Business budgeting tips for the new financial year

This financial year has forced businesses to face some pretty difficult and unforeseen obstacles.

However, the new financial year brings the opportunity of a fresh start, so it’s the perfect time to sit back, run your books and look at how you can make the next 12 months better than the last by planning out your business budget.

Business budgeting can be a pretty massive task, so we have compiled a list of things that we recommend reviewing in your business budget so that you can start this year off with your best foot forward. 

1. Review your profit and loss

Your profit and loss report is one of the first and most important things to review in a business budget. This report shows you whether your business is making or losing money.

To calculate this, all you need to do is subtract your business expenses from your income.

If you find that your business report comes out to a loss, this is a good time to look into getting professional help as running a business at a loss is not sustainable. However if you find your business is making a profit, then you still need to sit back and review your business budget to see if there is potential for an increase, if you can pay off any debts quicker, and to make sure that you don’t get too comfortable and complacent and turn that business profit into a loss.

2. Review your balance sheet

Your business balance sheet is what shows your businesses worth. It shows everything from your business’s tangible assets, cash in the bank and unpaid invoices to your business liabilities such as taxes, loans and other unpaid expenses.

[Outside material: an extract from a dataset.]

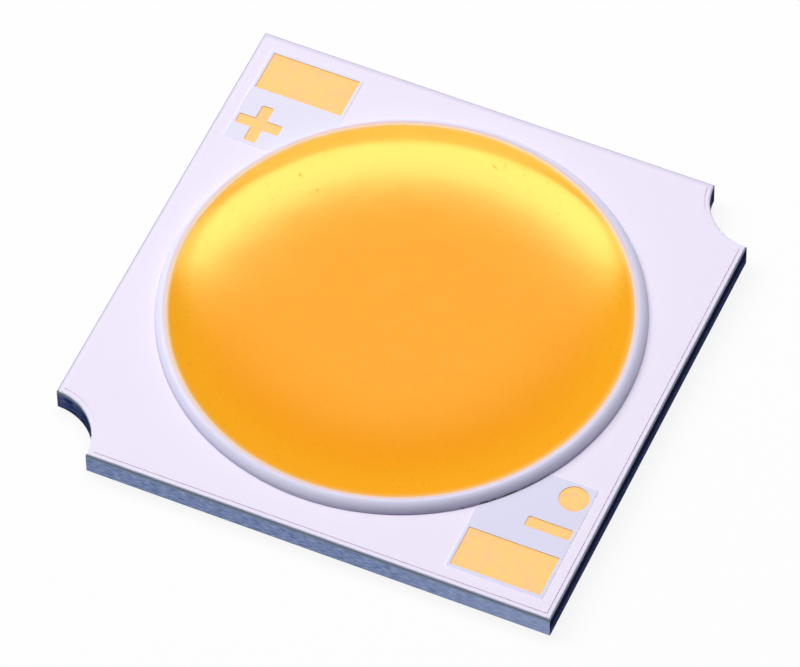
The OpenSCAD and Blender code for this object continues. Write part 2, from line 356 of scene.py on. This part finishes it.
# White silicone, dispensed as a round bead: smooth, a little glossy, stained by the film on its inner side
def whiteSilicone(p):
    material, tree, place = newMaterial("white_silicone")
    wave = add(tree, "TexNoise", {"Vector": place, "Scale": 1 / p["wave"]})
    wave = add(tree, "MapRange", wave, 0.0, 1.0, -p["waveReach"], p["waveReach"])
    radius = add(tree, "Math", filmRadius(tree, place), wave, operation="ADD")
    along = add(tree, "MapRange", radius, p["filmFrom"], p["filmTo"])
    colour = add(tree, "ValToRGB", along, stops=p["film"])
    axes = add(tree, "SeparateXYZ", place).node.outputs
    out = add(tree, "MapRange", radius, p["filmFrom"], p["filmTo"], **smooth)
    low = add(tree, "MapRange", axes["Z"], p["footFrom"], p["footTo"], p["footShare"], 0.0, **smooth)
    colour = add(tree, "MixRGB", add(tree, "Math", low, out, operation="MULTIPLY"), colour, p["foot"])
    # brown patches at the foot, where the buses under it run out to the pads; on the diagonal that
    # leads to a pad, the difference of X and Y is the radius times the root of 2
    apart = add(tree, "Math", axes["X"], axes["Y"], operation="SUBTRACT")
    apart = add(tree, "Math", add(tree, "Math", apart, operation="ABSOLUTE"), radius, operation="DIVIDE")
    reach, full = [sqrt(2) * cos(radians(p[angle])) for angle in ("creepHalfAngle", "creepFullAngle")]
    nearLead = add(tree, "MapRange", apart, reach, full, **smooth)
    patch = add(tree, "TexNoise", {"Vector": place, "Scale": 1 / p["creepSize"], "Detail": 3})
    patch = add(tree, "MapRange", patch, *p["creepCut"], **smooth)
    patch = add(tree, "Math", patch, nearLead, operation="MULTIPLY")
    creepFull = p["creepTop"] - p["creepSoft"]
    atFoot = add(tree, "MapRange", axes["Z"], creepFull, p["creepTop"], 1.0, 0.0, **smooth)
    patch = add(tree, "Math", patch, atFoot, operation="MULTIPLY")
    colour = add(tree, "MixRGB", patch, colour, p["creep"])
    setShader(tree, Base_Color=colour, Roughness=p["roughness"], IOR=p["ior"])
    return material


goldNodes = ("positive_pad", "negative_pad", "plus_mark", "minus_mark", "test_point")

maskLook = {
    "colour": "#f3e9fb", "paler": "#f6edfd", "cloud": 3 * mm,
    "rise": 0.035 * mm, "riseSoft": 0.001 * mm, "riseTop": 0.01 * mm,       # its step up over the copper
    "frontLead": "#e1dff5", "backLead": "#ece8fa", "leadTurn": 2 * mm,
    "edge": "#b89cb8", "copperEdge": "#e6e8ff", "openingEdge": "#b4603a", "openingMargin": 0.03 * mm,
    "upright": 0.4, "level": 0.6, "stepMirror": 0.85, "stepGlow": 0.40,
    "peel": 0.25 * mm, "peelDepth": 0.004 * mm, "peelStrength": 0.15, "roughness": 0.5,
}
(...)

Your business balance sheet is an important document to review and will give you a good overall idea of how your business is tracking. It will also quickly show you where the biggest incoming and outgoing expenses in your business come from which can be reviewed and adjusted if necessary.

3. Apply for affordable business financing as soon as you can

If you are tossing up whether or not to apply for a loan, line of credit or some other type of business financing product to help support growth, don’t sit back and wait.

The best time to apply for business financing is when your cash flow is strong and you don’t need it, and there aren’t any account-draining business concerns to deal with. Banks also prefer to give out loans to business’s who are in a stronger financial position.

With this in mind, don’t just take out a business loan because you can. Also consider the possibility of flexible business finance options such as a line of credit that doesn’t actually take out funding until your business needs it.

Either way, applying when you’re in a strong business position can help you lock in an affordable interest rate and terms that will pay dividends for your business later on.

4. Focus on your return of investment

Everything that you put into your business should be done so while keeping in mind the return it will bring.

Expenses like business marketing are well worth reviewing. For example, is the money that your business is putting into your marketing generating enough sales for your business to warrant the cost of the marketing itself?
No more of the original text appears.